**Task statement**: Output, please, exactly those lines of the listing that come before the line with "HEEL_R_IN = 1.6", along with that line itself.
※ ※ ※
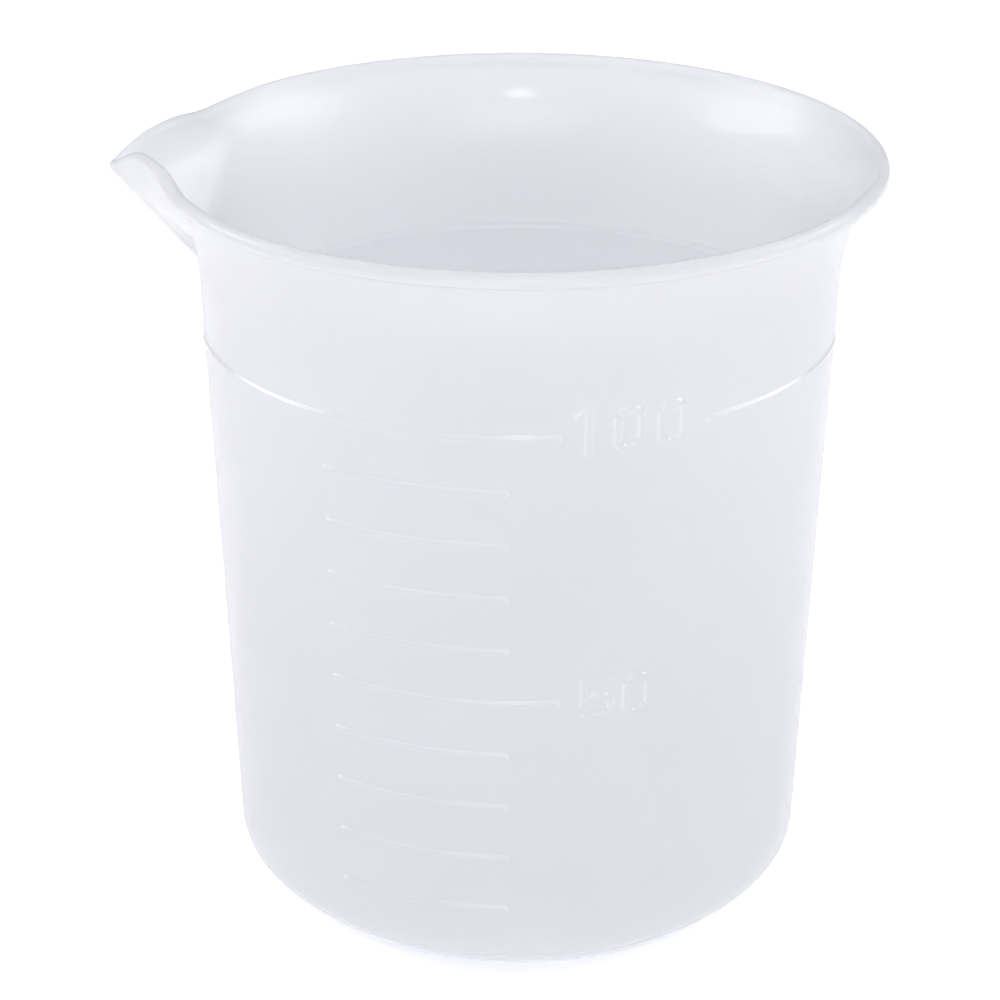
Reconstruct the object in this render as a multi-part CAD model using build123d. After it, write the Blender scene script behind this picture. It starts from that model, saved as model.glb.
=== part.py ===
from build123d import *
from math import atan, atan2, cos, degrees, radians, sin
import os

# A 100 ml low-form pouring beaker, injection moulded in one shot. Millimetres, +Z up.
# The origin is on the beaker's axis, on the plane it rests on. The spout points to -X
# and the graduations face -Y. Azimuths are in degrees from +X, anticlockwise from above.

# Wall
WALL_THICKNESS = 1.0
WALL_R_AT_BASE = 25.65      # outer radius of the wall's cone, carried down to z = 0
DRAFT = 0.031               # growth of that radius per mm of height

# Base
FOOT_HEIGHT = 1.4
FOOT_R_OUT = 23.1
FOOT_R_IN = 21.7
FOOT_DRAFT = 0.2
FLOOR_TOP = 2.6
HEEL_R_OUT = 2.3
HEEL_R_IN = 1.6

# Flared top
FLARE_START = 57.2          # height at which the wall starts to curl outward
FLARE_R = 13.5              # radius of that curl on the outer face
FLARE_TURN = 39.0           # degrees that the wall turns through, up to the rim
BEAD_R = 0.65               # radius of the rounded lip

# Pouring spout: a V channel pressed out of the flare
SPOUT_HALF_ANGLE = 57.0     # plan angle of each flank from -X
SPOUT_REACH = 34.75         # axis to the sharp corner of the V, at the channel's top
SPOUT_KEEL_TOP = 64.8       # height where the sloping keel ends and the lip begins
SPOUT_KEEL_SLOPE = 0.873    # outward run of the keel per mm of height
SPOUT_KEEL_FOOT = 55.0      # height inside the wall from which the keel is drawn
SPOUT_NOSE_R = 1.2
SPOUT_PLAN_WALL = 1.2       # wall of the channel, measured level
SPOUT_BACK = 26.0           # the V is drawn back to this distance from the axis
SPOUT_TIP_Z = 65.3          # height of the lip at the tip
SPOUT_SHOULDER = (-31.4, 67.1)   # x and z of the lip's highest point, beside the tip
SPOUT_ROOT_X = -28.9        # where the lip comes back down to the rim

# Graduations: flat-topped raised strokes on the wall's cone
RELIEF = 0.2
STROKE = 0.6
FULL_MARK_Z = 51.57         # height of the 100 ml ring
FIRST_MARK_Z = 7.52         # height of the 10 ml mark
MARK_START = -125.4         # azimuth of the left end of every short mark
MARK_SPAN = 33.8
LONG_MARK_SPAN = 43.0
RING_START = -57.0          # the ring is open from here back to the numeral's left side
RING_SPAN = 334.0

# Numerals: x runs to the reader's right from a digit's middle, y runs up
FULL_NUMERAL_Z = 52.0
FULL_NUMERAL_AZIMUTHS = (-78.45, -71.5, -63.75)
HALF_NUMERAL_Z = 27.83
HALF_NUMERAL_AZIMUTHS = (-75.9, -68.3)
DIGIT_HEIGHT = 4.0
ZERO_WIDTH = 2.6
FLAG_REACH = 1.15           # how far the one's flag reaches to the left, and how far it falls
FLAG_FALL = 0.35
FIVE_LEFT = -1.06           # the five's upright
FIVE_RIGHT = 1.24           # right end of its top bar
FIVE_STEM_FOOT = -0.3       # lower end of the upright, beside the bowl's start
FIVE_TAIL_DROP = 1.2        # how far below the middle the five's tail ends
BOWL_X = 0.2
BOWL_R = 1.02               # radius of the bowl, to the middle of its stroke
BOWL_START = 140            # degrees that the bowl starts at, and that it turns through
BOWL_TURN = -255


def wall_radius(z):
    """Outer radius of the wall's cone at height z."""
    return WALL_R_AT_BASE + DRAFT * z


def mark_height(volume):
    """Height of the mark for a volume in ml.

    The wall widens upwards, so equal volumes take up less and less height. The contents
    up to a height z grow as the cube of the radius there, which is solved back for z.
    """
    def cube(z):
        return (wall_radius(z) - WALL_THICKNESS) ** 3

    share = (volume - 10) / 90
    wanted = cube(FIRST_MARK_Z) + share * (cube(FULL_MARK_Z) - cube(FIRST_MARK_Z))
    return (wanted ** (1 / 3) + WALL_THICKNESS - WALL_R_AT_BASE) / DRAFT


def revolved(outline):
    """The solid that a closed outline in the XZ plane sweeps out round the axis."""
    return revolve(make_face(outline), Axis.Z)


def cylinder(radius, low, high):
    """A plain cylinder on the axis between two heights."""
    return Pos(0, 0, (low + high) / 2) * Cylinder(radius, high - low)


# ---------------------------------------------------------------- solids of revolution

draft_angle = degrees(atan(DRAFT))
lean = radians(draft_angle)
flare_root = Vector(wall_radius(FLARE_START), 0, FLARE_START)
inner_root = flare_root - Vector(cos(lean), 0, -sin(lean)) * WALL_THICKNESS
flare_centre = flare_root + Vector(cos(lean), 0, -sin(lean)) * FLARE_R
rim_angle = radians(draft_angle + FLARE_TURN)


def on_flare(radius, angle):
    """A point at an angle round the flare's centre, at a given radius from it."""
    return flare_centre + Vector(-cos(angle), 0, sin(angle)) * radius


def flare_arc(radius):
    """An arc about the flare's centre, from the wall to the rim."""
    middle = (lean + rim_angle) / 2
    return ThreePointArc(on_flare(radius, lean), on_flare(radius, middle), on_flare(radius, rim_angle))


def vessel_solid():
    """Foot, floor, wall and flare as one solid, without the lip's bead."""
    inner_draft = inner_root.X - DRAFT * (FLARE_START - FLOOR_TOP)
    outside = FilletPolyline(
        (FOOT_R_OUT, 0, 0), (FOOT_R_OUT + FOOT_DRAFT, 0, FOOT_HEIGHT),
        (wall_radius(FOOT_HEIGHT), 0, FOOT_HEIGHT), flare_root,
        radius=[0, HEEL_R_OUT])
    inside = FilletPolyline(
        inner_root, (inner_draft, 0, FLOOR_TOP), (0, 0, FLOOR_TOP), radius=HEEL_R_IN)
    underside = Polyline(
        (0, 0, FLOOR_TOP), (0, 0, FOOT_HEIGHT), (FOOT_R_IN, 0, FOOT_HEIGHT),
        (FOOT_R_IN, 0, 0), (FOOT_R_OUT, 0, 0))
    outer_arc = flare_arc(FLARE_R)
    inner_arc = flare_arc(FLARE_R + WALL_THICKNESS)
    edge = Line(outer_arc @ 1, inner_arc @ 1)
    return revolved([*outside.edges(), outer_arc, edge, inner_arc, *inside.edges(), *underside.edges()])


bead_centre = on_flare(FLARE_R + WALL_THICKNESS / 2, rim_angle)
rim_top = bead_centre.Z + BEAD_R

vessel = vessel_solid()
bead_ring = Pos(0, 0, bead_centre.Z) * Torus(bead_centre.X, BEAD_R)

foot_ring = vessel & cylinder(WALL_R_AT_BASE, 0, FOOT_HEIGHT)
base_floor = vessel & cylinder(FOOT_R_IN, FOOT_HEIGHT, FLOOR_TOP)
body_wall = (vessel & cylinder(SPOUT_REACH, FOOT_HEIGHT, FLARE_START)) - base_floor
whole_collar = (vessel & cylinder(SPOUT_REACH, FLARE_START, rim_top)) - bead_ring


# ---------------------------------------------------------------- spout

def spout_outline(z, inset):
    """The V of the channel at height z, set in from the outer face by a level distance."""
    half = radians(SPOUT_HALF_ANGLE)
    run = SPOUT_KEEL_SLOPE * (min(z, SPOUT_KEEL_TOP) - SPOUT_KEEL_TOP)
    corner = -SPOUT_REACH - run + inset / sin(half)
    width = (SPOUT_REACH - SPOUT_BACK) * sin(half) / cos(half)
    back = corner + width * cos(half) / sin(half)
    face = make_face(Polyline((corner, 0, z), (back, width, z), (back, -width, z), close=True))
    nose = face.vertices().sort_by(Axis.X)[0]
    return fillet(nose, SPOUT_NOSE_R - inset / 2)


def spout_block(inset):
    """The V channel as a full solid, drawn from inside the wall to above the lip."""
    above = rim_top + BEAD_R * 2
    keel = loft([spout_outline(SPOUT_KEEL_FOOT, inset), spout_outline(SPOUT_KEEL_TOP, inset)])
    top = extrude(spout_outline(SPOUT_KEEL_TOP, inset), above - SPOUT_KEEL_TOP, dir=(0, 0, 1))
    return keel + top


def under_lip():
    """Everything below the spout's lip, which rises to a shoulder each side of the tip."""
    tip = (-SPOUT_REACH - 1, 0, SPOUT_TIP_Z - 1)
    root = (SPOUT_ROOT_X, 0, rim_top)
    crest = ThreePointArc(tip, (SPOUT_SHOULDER[0], 0, SPOUT_SHOULDER[1]), root)
    low = SPOUT_KEEL_FOOT
    rest = Polyline(root, (0, 0, rim_top), (0, 0, low), (tip[0], 0, low), tip)
    return extrude(make_face([crest, *rest.edges()]), SPOUT_REACH, both=True)


def inside_rim():
    """The space inside the beaker's outer face and inside the bead's inner edge."""
    throat = bead_centre.X - BEAD_R
    low = SPOUT_KEEL_FOOT
    high = rim_top + BEAD_R * 2
    arc = flare_arc(FLARE_R)
    edge = on_flare(FLARE_R + WALL_THICKNESS, rim_angle)
    outline = Polyline(
        arc @ 1, edge, (throat, 0, edge.Z), (throat, 0, high), (0, 0, high),
        (0, 0, low), (wall_radius(low), 0, low), flare_root)
    return revolved([arc, *outline.edges()])


outer_v = spout_block(0)
inner_v = spout_block(SPOUT_PLAN_WALL)
pouring_spout = ((outer_v - inner_v) & under_lip()) - inside_rim()
flared_collar = whole_collar - inner_v
rim_bead = bead_ring - outer_v


# ---------------------------------------------------------------- raised graduations

def wall_skin():
    """A thin conical layer on the wall, as thick as the graduations are high."""
    low, high = FOOT_HEIGHT + HEEL_R_OUT * 2, FLARE_START
    corners = [(wall_radius(low), low), (wall_radius(high), high)]
    near = [(r, 0, z) for r, z in corners]
    far = [(r + RELIEF, 0, z) for r, z in reversed(corners)]
    return revolved(Polyline(*near, *far, close=True).edges())


def on_wall(sketch, azimuth, z):
    """A sketch raised on the wall: x runs to the reader's right, y runs up."""
    facing = Plane(origin=(0, 0, z), x_dir=(-sin(radians(azimuth)), cos(radians(azimuth)), 0),
                   z_dir=(cos(radians(azimuth)), sin(radians(azimuth)), 0))
    return extrude(facing * sketch, wall_radius(FLARE_START) + RELIEF * 2) & skin


def bar(start, end):
    """A straight stroke with square ends."""
    run = Vector(*end) - Vector(*start)
    middle = (Vector(*end) + Vector(*start)) * 0.5
    return Pos(middle.X, middle.Y) * Rectangle(run.length, STROKE, rotation=degrees(atan2(run.Y, run.X)))


def mark(z, span):
    """One level mark, from the marks' common left end."""
    reach = wall_radius(z) * sin(radians(span / 2))
    return on_wall(bar((-reach, 0), (reach, 0)), MARK_START + span / 2, z)


def full_ring(z):
    """The 100 ml line: a band round the wall, open on both sides of its numeral."""
    band = skin & cylinder(SPOUT_REACH, z - STROKE / 2, z + STROKE / 2)
    gap_start = RING_START + RING_SPAN - 360
    side = Plane.XZ.rotated((0, 0, gap_start)) * Pos(SPOUT_REACH / 2, z) * Rectangle(SPOUT_REACH, STROKE * 2)
    return band - revolve(side, Axis.Z, 360 - RING_SPAN)


stroke_top = (DIGIT_HEIGHT - STROKE) / 2     # middle of a level stroke at a digit's top


def digit_zero():
    outside = SlotOverall(DIGIT_HEIGHT, ZERO_WIDTH, rotation=90)
    return outside - SlotOverall(DIGIT_HEIGHT - 2 * STROKE, ZERO_WIDTH - 2 * STROKE, rotation=90)


def digit_one():
    return Rectangle(STROKE, DIGIT_HEIGHT) + bar((0, stroke_top), (-FLAG_REACH, stroke_top - FLAG_FALL))


def digit_five():
    centre = (BOWL_X, BOWL_R - stroke_top)
    bowl = SlotArc(CenterArc(centre, BOWL_R, BOWL_START, BOWL_TURN), STROKE).face()
    upright = bar((FIVE_LEFT, DIGIT_HEIGHT / 2), (FIVE_LEFT, FIVE_STEM_FOOT))
    tail = bar((BOWL_X, -stroke_top), (FIVE_LEFT, -FIVE_TAIL_DROP))
    return bar((FIVE_LEFT, stroke_top), (FIVE_RIGHT, stroke_top)) + upright + bowl + tail


def numeral(volume, digits, azimuths, z):
    """The nodes of one numeral, digit by digit."""
    named = {}
    for place, (sketch, azimuth) in enumerate(zip(digits, azimuths), 1):
        named[f"numeral_{volume}_digit_{place}"] = on_wall(sketch, azimuth, z)
    return named


skin = wall_skin()

nodes = {
    "base_floor": base_floor,
    "foot_ring": foot_ring,
    "body_wall": body_wall,
    "flared_collar": flared_collar,
    "rim_bead": rim_bead,
    "pouring_spout": pouring_spout,
    "graduation_ring_100ml": full_ring(FULL_MARK_Z),
    **numeral(100, (digit_one(), digit_zero(), digit_zero()), FULL_NUMERAL_AZIMUTHS, FULL_NUMERAL_Z),
    **numeral(50, (digit_five(), digit_zero()), HALF_NUMERAL_AZIMUTHS, HALF_NUMERAL_Z),
}
for volume in range(10, 100, 10):
    span = LONG_MARK_SPAN if volume == 50 else MARK_SPAN
    nodes[f"graduation_mark_{volume}ml"] = mark(mark_height(volume), span)

os.makedirs("parts", exist_ok=True)
for name, solid in nodes.items():
    export_step(solid, f"parts/{name}.step")
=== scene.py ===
import math

import bmesh
import bpy
import numpy as np
from mathutils import Matrix, Vector


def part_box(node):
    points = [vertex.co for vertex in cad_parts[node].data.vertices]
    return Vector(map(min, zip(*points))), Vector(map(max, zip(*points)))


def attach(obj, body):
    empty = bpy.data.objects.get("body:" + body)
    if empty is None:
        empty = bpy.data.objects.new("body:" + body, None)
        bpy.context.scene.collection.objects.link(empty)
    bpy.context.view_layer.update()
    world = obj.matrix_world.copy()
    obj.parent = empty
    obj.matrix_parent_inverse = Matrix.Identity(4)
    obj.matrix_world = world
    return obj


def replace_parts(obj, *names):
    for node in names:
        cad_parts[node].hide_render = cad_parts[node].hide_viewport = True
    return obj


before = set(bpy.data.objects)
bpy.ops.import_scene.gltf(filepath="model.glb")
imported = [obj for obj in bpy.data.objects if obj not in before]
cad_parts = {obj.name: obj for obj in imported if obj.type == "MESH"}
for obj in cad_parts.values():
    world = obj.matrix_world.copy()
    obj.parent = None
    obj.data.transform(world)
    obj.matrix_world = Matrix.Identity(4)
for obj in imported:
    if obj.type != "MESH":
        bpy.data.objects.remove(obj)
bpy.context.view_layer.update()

# A 100 ml polypropylene beaker. Metres, in the CAD frame: +Z up, the axis at x = y = 0, the
# spout towards -X and the graduations facing -Y. MM turns millimetres into metres.
MM = 0.001

# ------------------------------------------------------------------ sizes read from the frame

_, foot_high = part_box("foot_ring")
_, floor_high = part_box("base_floor")
_, wall_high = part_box("body_wall")
bead_low, bead_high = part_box("rim_bead")

FOOT_TOP = foot_high.z
FOOT_R_TOP = foot_high.x
FOOT_R_IN = floor_high.x
FLOOR_TOP = floor_high.z
FLARE_START = wall_high.z
FLARE_R_START = wall_high.x
BEAD_R = (bead_high.z - bead_low.z) / 2
RIM_R = bead_high.x - BEAD_R
RIM_Z = bead_high.z - BEAD_R

# ------------------------------------------------------------------ sizes of the moulding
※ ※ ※
**Written response**:
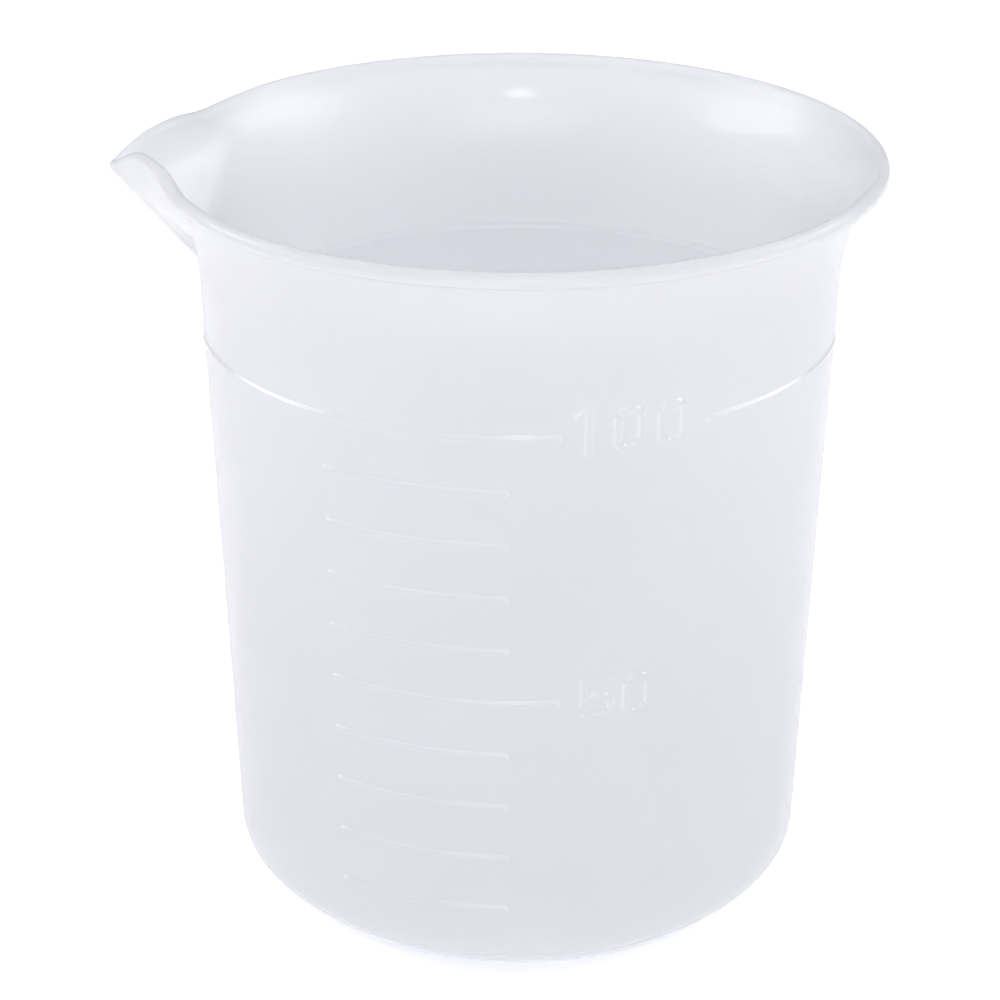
Reconstruct the object in this render as a multi-part CAD model using build123d. After it, write the Blender scene script behind this picture. It starts from that model, saved as model.glb.
=== part.py ===
from build123d import *
from math import atan, atan2, cos, degrees, radians, sin
import os

# A 100 ml low-form pouring beaker, injection moulded in one shot. Millimetres, +Z up.
# The origin is on the beaker's axis, on the plane it rests on. The spout points to -X
# and the graduations face -Y. Azimuths are in degrees from +X, anticlockwise from above.

# Wall
WALL_THICKNESS = 1.0
WALL_R_AT_BASE = 25.65      # outer radius of the wall's cone, carried down to z = 0
DRAFT = 0.031               # growth of that radius per mm of height

# Base
FOOT_HEIGHT = 1.4
FOOT_R_OUT = 23.1
FOOT_R_IN = 21.7
FOOT_DRAFT = 0.2
FLOOR_TOP = 2.6
HEEL_R_OUT = 2.3
HEEL_R_IN = 1.6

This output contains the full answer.